Ulrich Tukur und die Rhythmus Boys haben am Donnerstagabend im Lise-Meitner-Gymnasium in Neuenhaus ein Konzert gegeben. Der Sänger und Musiker bewies eindrucksvoll, dass er nicht nur als Tatort-Kommissar eine gute Figur abgibt.
Halbnackt erscheint Ulrich Tukur auf der Bühne des Lise-Meitner-Gymnasiums in Neuenhaus, oben in eleganter Abendgarderobe, unten herum nur mit Socken bekleidet. Zwei der ihn begleitenden Rhythmus-Boys stolzieren dort im Transenoutfit herum, Kalle Mews tänzelt gar im Tutu, Günter Märtens, ohnehin ein wahrhaft langer Lulatsch, als kopfloser Riese verkleidet. Passend zur US-amerikanischen Herkunft der meisten von ihm angestimmten Lieder erklärt Tukur den gastgebenden Ort zu New House in West Virginia und brabbelt in munter wasserfallartigen und mitunter gänzlich unverständlichen Wortschwallen englischer Sprache zum Beispiel etwas vom Motto des Abends: Let’s misbehave! (“Benehmen wir uns daneben!”). Tukur erweist dabei Oscar Wilde seine Reverenz, stimmt ein Loblied auf die Vulgarität an, und ruft den Slogan aus “Everybody’s swinging today!”
Doch nach diesem Mummenschanz und diesen übermütigen, in lächerlich snobistischer Weise vorgetragenen Kapriolen geht es musikalisch richtig zur Sache. Der mittlerweile der Gelegenheit angemessen gekleidete Ulrich Tukur brilliert stimmlich und am Klavier bei der Interpretation beschwingten amerikanischen Swings und Jazz, darunter auch jener Song “Let’s Misbehave”, der sich als ein Titel des legendären Cole Porter herausstellt. Begeistert erweist Tukur jenem von den zwanziger Jahren bis weit in die Nachkriegszeit aktiven Komponisten von unzähligen Evergreens und auch etwa von Musical-Welterfolgen wie “Kiss Me Kate” seine Reverenz.

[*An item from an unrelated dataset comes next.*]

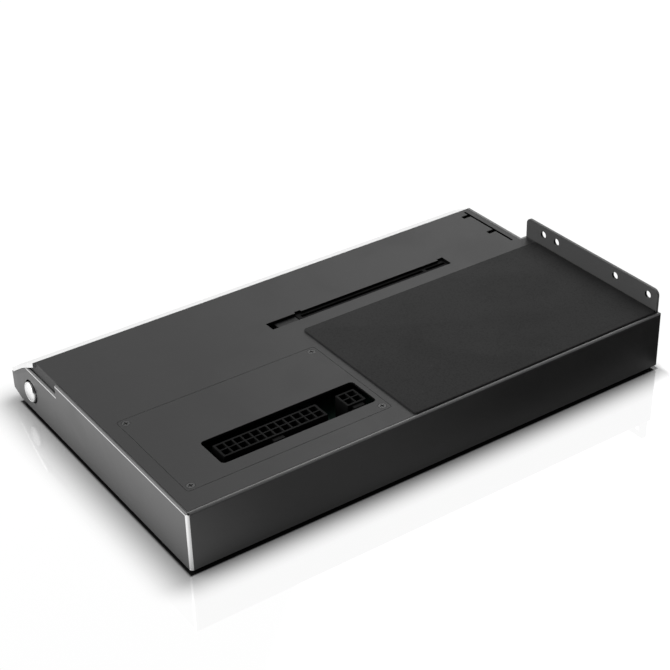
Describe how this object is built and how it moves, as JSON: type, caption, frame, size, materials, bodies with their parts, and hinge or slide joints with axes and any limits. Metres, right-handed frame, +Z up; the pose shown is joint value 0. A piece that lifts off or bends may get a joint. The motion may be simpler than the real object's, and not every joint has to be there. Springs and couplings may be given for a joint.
{
  "type": "pcie expansion chassis",
  "caption": "Low flat dock for one desktop graphics card, with a card slot, power sockets, a supply flange with a seat mat, a storage bay and a power button.",
  "frame": {"origin": "middle of the footprint box on the floor, under the feet", "axes": "+Z up, +X the end with the power button, -X the end with the supply flange, -Y the sloped front, +Y the plain back wall"},
  "size_m": [0.2578, 0.163, 0.0422],
  "materials": {
    "wall_metal": "satin",
    "base_coat": "matte",
    "foot_rubber": "matte",
    "cover_coat": "matte",
    "fascia_metal": "satin",
    "black_steel": "satin",
    "plated_steel": "satin",
    "mat_rubber": "matte",
    "board_resin": "satin",
    "brass_part": "satin",
    "socket_plastic": "satin",
    "gold_contact": "satin",
    "latch_plastic": "satin",
    "chip_resin": "matte",
    "pad_silicone": "matte",
    "sink_metal": "satin",
    "can_metal": "satin",
    "coil_ferrite": "matte",
    "button_metal": "satin",
    "lead_sleeve": "matte",
    "plug_plastic": "satin"
  },
  "bodies": {
    "chassis": {"housing_frame": "wall_metal", "base_plate": "base_coat", "rubber_feet": "foot_rubber", "top_cover": "cover_coat", "front_fascia": "fascia_metal", "socket_panel": "cover_coat", "panel_screws": "black_steel", "panel_nuts": "plated_steel", "supply_mat": "mat_rubber", "case_screws": "black_steel", "fascia_screws": "black_steel", "main_board": "board_resin", "board_standoffs": "brass_part", "board_screws": "plated_steel", "slot_housing": "socket_plastic", "slot_contacts": "gold_contact", "latch_pin": "plated_steel", "main_socket": "socket_plastic", "main_socket_pins": "gold_contact", "aux_socket": "socket_plastic", "aux_socket_pins": "gold_contact", "storage_connector": "socket_plastic", "storage_contacts": "gold_contact", "storage_standoff": "brass_part", "storage_screw": "plated_steel", "bridge_chip": "chip_resin", "thermal_pad": "pad_silicone", "heatsink": "sink_metal", "bulk_capacitors": "can_metal", "power_inductors": "coil_ferrite", "power_transistors": "chip_resin", "support_chips": "chip_resin", "link_shell": "plated_steel", "link_tongue": "socket_plastic", "usb_shell": "plated_steel", "usb_tongue": "socket_plastic", "button_guide": "socket_plastic", "button_spring": "plated_steel", "button_switch": "socket_plastic", "button_board": "board_resin", "guide_screws": "plated_steel", "button_lead": "lead_sleeve", "lead_plug": "plug_plastic"},
    "card_latch": {"slot_latch": "latch_plastic"},
    "power_button": {"button_cap": "button_metal"}
  },
  "joints": [
    {"name": "card_latch_turn", "type": "hinge", "parent": "chassis", "child": "card_latch", "pos_m": [0.0099, -0.0187, 0.0212], "axis": [0, 1, 0], "range_deg": [0, 20]},
    {"name": "power_button_press", "type": "slide", "parent": "chassis", "child": "power_button", "axis": [-1, 0, 0], "range_m": [0, 0.001], "stiffness_N_per_m": 600, "springref_m": -0.001, "deforming": ["button_spring"]}
  ]
}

Er gibt dazu munter Anekdoten zum Besten, auch über seine Freunde und musikalische Weggefährten Irving Berlin und George Gershwin. …
Doch auch seine Musiker, neben Günter Märtens am Kontrabass sind das Ulrich Mayer an der Gitarre und Kalle Mews am Schlagzeug, beeindrucken mit Soli und einzelnen komödiantischen Einlagen. Allein wenn sich die drei Herren völlig unterschiedlicher Körpergröße wie äußerst diskrepante Orgelpfeifen nebeneinander auf die Bühne stellen, sorgt das für ein gehöriges Schmunzeln im Publikum. … … Jenes Publikum verzeiht den Herren auf der Bühne ganz offenbar auch die ein oder andere Geschmacklosigkeit, begeistert erkämpft es sich noch die eine oder andere Zugabe, bei denen wieder ganz neue Facetten hervorscheinen, zum Beispiel gibt es da auf einmal noch etwas in perfektem Italienisch zu hören und eine mit elektronischen Mitteln verfremdete Fassung von “La Paloma Ade” mit Schiffsmotorengedröhne und Möwenkreischen. So bekommt man noch einmal Lust auf viel mehr, doch dann klappt jemand den Klavierdeckel demonstrativ zu, man darf nach Hause gehen.